Para enfrentamento da atual pandemia, o Congresso Nacional e o Poder Executivo federal aprovaram a Lei n. 13.979, de 06 fevereiro de 2020, com atualizações em decorrência das Medidas Provisórias ns. 926 (20 de março), 927 (22 de março) e 928 (23 de março), além de regulação pelo Decreto n. 10.288, de 22 de março de 2020. Do conjunto destas leis se extrai quais são, na dicção de emergência do momento, as chamadas atividades essenciais.
A partir dessa legislação federal reconhecendo o estado de calamidade pública nacional, ainda que para os fins da LRF, e face à definição constitucional da competência da União para legislar em matéria trabalhista, não compete aos Estados e aos Munícipios intervir em matéria trabalhista, mesmo que declarem estado de calamidade local.
Isso não impede, vale ressalvar, que Estados e Municípios adotem medidas de sua competência com reflexos em relações empresariais e trabalhistas, desde que essas medidas observem os limites de atuação impostos por aquela legislação federal.
O tema recebe uma importante ressalva decorrente do entendimento sedimentado pelo Supremo Tribunal Federal:
A Súmula Vinculante n. 38 diz que “é competente o Município para fixar o horário de funcionamento de estabelecimento comercial.” Essa súmula tem eficácia relativizada pelo exame das atividades que sofrem regulação específica por lei Estadual ou Federal, conforme Súmula n. 419 do mesmo Tribunal: “Os Municípios têm competência para regular o horário do comércio local, desde que não infrinjam leis estaduais ou federais válidas.”
Os serviços prestados aos cidadãos, sob a forma de exploração econômica ou não, podem ser classificados em três planos distintos:
a. serviços concedidos, autorizados e permitidos pela União e/ou agências reguladoras;
b. atividades essenciais, sejam as tipificadas originariamente na Lei n. 7.783/1989 (Lei de Greve), sejam aquelas complementarmente catalogadas no Decreto n. 10.288/2020; e
c. demais atividades privadas.
Os serviços concedidos, autorizados e permitidos e as atividades essenciais (“a” e “b” acima) recebem direta incidência do previsto na Súmula n. 419 do STF. As demais atividades privadas (“c”) ficam sem essa proteção.
Por fim, reputamos importantes duas considerações:
- Pode ocorrer de a ordem do poder público disciplinar sobre as atividades essenciais prevendo a necessidade de adoção de um plano de contingência, com medidas tais como a ampliação do espaço físico entre os empregados, o fornecimento de equipamentos de proteção específicos etc.

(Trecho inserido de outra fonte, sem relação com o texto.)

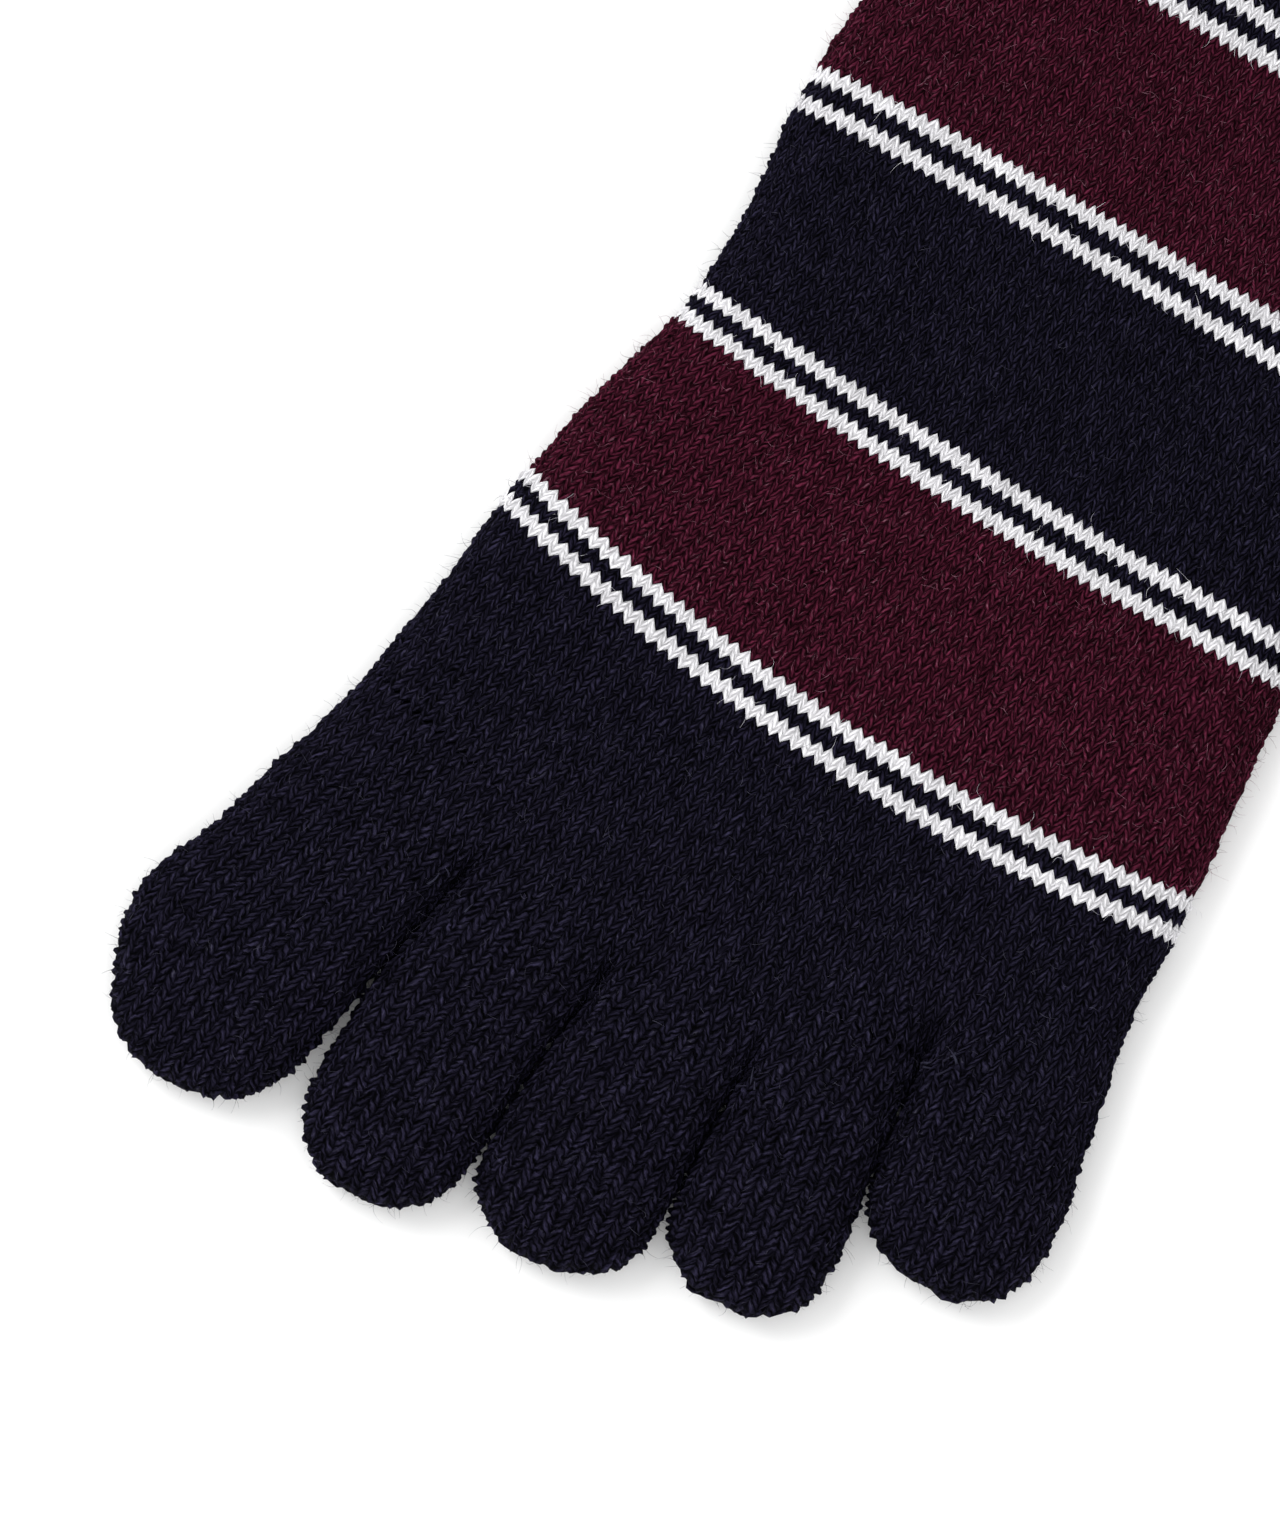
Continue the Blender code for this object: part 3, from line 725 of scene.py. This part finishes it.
def knit_run(name, per_wale=WALE_COLUMNS, per_course=COURSE_ROWS, pair=0.0):
    """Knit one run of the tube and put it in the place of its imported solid."""
    knit = bpy.context.scene.toe_sock_knit
    length, courses, yarn = RUNS[name]
    start, before = RUN_STARTS[name], COURSES_BEFORE[name]
    first_wale, last_wale, left, right, crotches = 0, 60, 0.0, 1.0, []
    if name == "forefoot_front":
        last_wale, right = 47, SHARE_BORDERS[4]
        crotches = [(border, 0.0) for border in SHARE_BORDERS[1:4]]
    if name == "forefoot":
        crotches = [(SHARE_BORDERS[4], start)]
    ring = Round(first_wale, last_wale, UNDER_LOSS, per_wale)
    rng = np.random.default_rng([bpy.context.scene.toe_sock_yarns.seed, before])
    v = np.linspace(0.0, courses, courses * per_course + 1)
    reach = np.linspace(start, start + length + knit.joint, len(v))
    rib = 1.0 if name == "cuff" else 0.0
    outer = tube_points(ring, reach, knit.slant, left, right, crotches)
    numbers = point_numbers(ring, len(v))
    pressed = relieved(knit, outer, numbers, ring, v, rib, pair, TUBE_ROUGHNESS, rng)
    steps = max(2, round(courses / LINING_COURSES) + 1)
    lining_base = np.linspace(reach[0], reach[-1], steps)
    lining_numbers = point_numbers(ring, steps)
    lining = lined(knit, tube_points(ring, lining_base, knit.slant, left, right, crotches), lining_numbers)
    shift = origin_shift()
    piece = knit_wall(
        f"{name}_knit", yarn_material(yarn),
        (pressed + shift, numbers, ring.spot, v + before),
        (lining + shift, lining_numbers, ring.spot, np.linspace(0.0, courses, steps) + before))
    finish_piece(piece, name)
    return piece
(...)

Se entendida válida a ordem geral, essas medidas serão de observância obrigatória e demandam cuidado especial das empresas.
- Assim como o estado de calamidade se assenta sobre a premência de um enorme conflito social, cujo enfrentamento demandará conflitos naturalmente reflexos, incide com ainda mais força o dever de todos de buscar a paz social. É nesse espírito, da menor conflitualidade possível e da busca da segurança, que recomendamos às empresas a abertura de diálogos com o Poder Público, na busca permanente da solução negociada.